SET TASK:
Output the data below in full, byte for byte. Nothing may differ.

GIVEN INFORMATION:

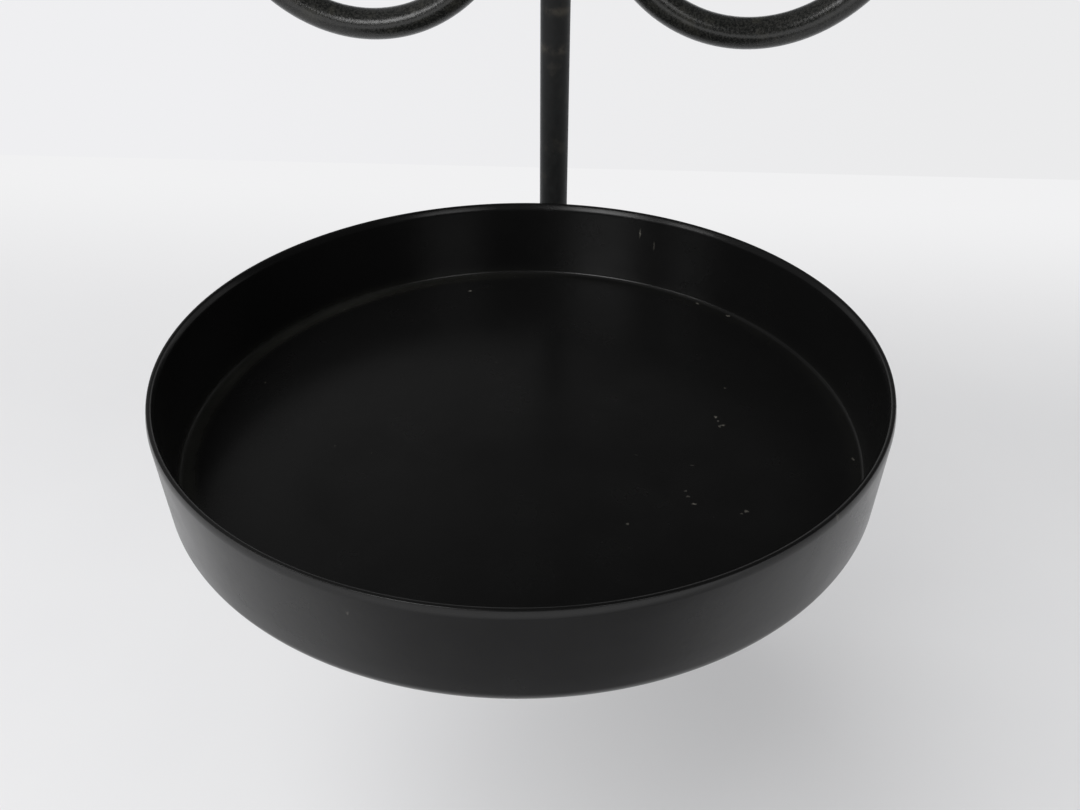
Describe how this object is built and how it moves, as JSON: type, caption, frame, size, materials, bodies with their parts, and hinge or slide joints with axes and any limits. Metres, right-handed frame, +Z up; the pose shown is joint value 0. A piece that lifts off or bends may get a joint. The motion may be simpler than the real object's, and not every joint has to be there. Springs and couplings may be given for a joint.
{
  "type": "wall candle holder",
  "caption": "Wall-hung pillar candle holder: a round steel pan on a bent round-bar stem between paired C-scrolls, hung by a drilled eye.",
  "frame": {"origin": "centre of the hanging hole, on the wall plane that the eye, the stem and the scrolls lie against", "axes": "+Z up; +X to the right seen from the front; the wall is the plane y = 0 and the pan stands out towards -Y"},
  "size_m": [0.1464, 0.1334, 0.2117],
  "materials": {
    "pan_paint": "satin black stoving paint on drawn mild steel",
    "bar_paint": "matt black paint on bent mild steel bar",
    "scroll_paint": "semi-matt black paint with a fine grit on bent mild steel bar",
    "weld_paint": "matt black paint over rippled weld metal"
  },
  "bodies": {
    "root": {"pan": "pan_paint", "stem": "bar_paint", "hanging_eye": "bar_paint", "left_scroll": "scroll_paint", "right_scroll": "scroll_paint", "pan_wall_welds": "weld_paint", "arm_welds": "weld_paint", "left_scroll_welds": "weld_paint", "right_scroll_welds": "weld_paint"}
  },
  "joints": []
}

THE RESULT:
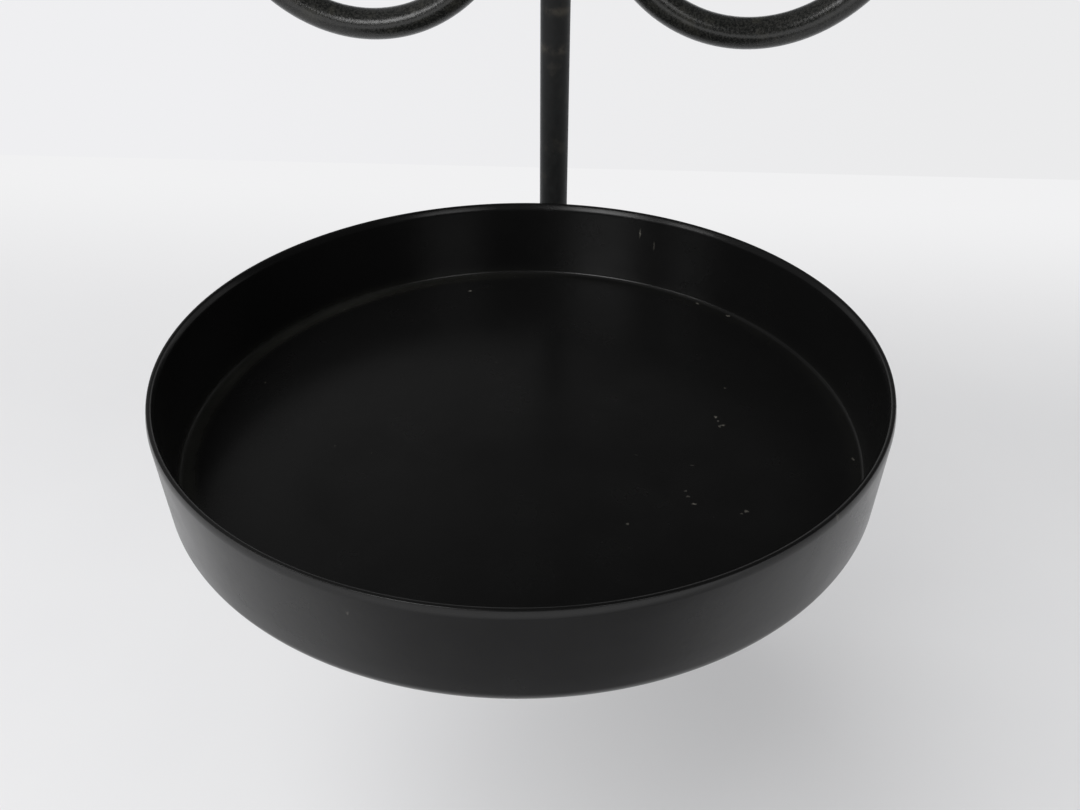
Describe how this object is built and how it moves, as JSON: type, caption, frame, size, materials, bodies with their parts, and hinge or slide joints with axes and any limits. Metres, right-handed frame, +Z up; the pose shown is joint value 0. A piece that lifts off or bends may get a joint. The motion may be simpler than the real object's, and not every joint has to be there. Springs and couplings may be given for a joint.
{
  "type": "wall candle holder",
  "caption": "Wall-hung pillar candle holder: a round steel pan on a bent round-bar stem between paired C-scrolls, hung by a drilled eye.",
  "frame": {"origin": "centre of the hanging hole, on the wall plane that the eye, the stem and the scrolls lie against", "axes": "+Z up; +X to the right seen from the front; the wall is the plane y = 0 and the pan stands out towards -Y"},
  "size_m": [0.1464, 0.1334, 0.2117],
  "materials": {
    "pan_paint": "satin black stoving paint on drawn mild steel",
    "bar_paint": "matt black paint on bent mild steel bar",
    "scroll_paint": "semi-matt black paint with a fine grit on bent mild steel bar",
    "weld_paint": "matt black paint over rippled weld metal"
  },
  "bodies": {
    "root": {"pan": "pan_paint", "stem": "bar_paint", "hanging_eye": "bar_paint", "left_scroll": "scroll_paint", "right_scroll": "scroll_paint", "pan_wall_welds": "weld_paint", "arm_welds": "weld_paint", "left_scroll_welds": "weld_paint", "right_scroll_welds": "weld_paint"}
  },
  "joints": []
}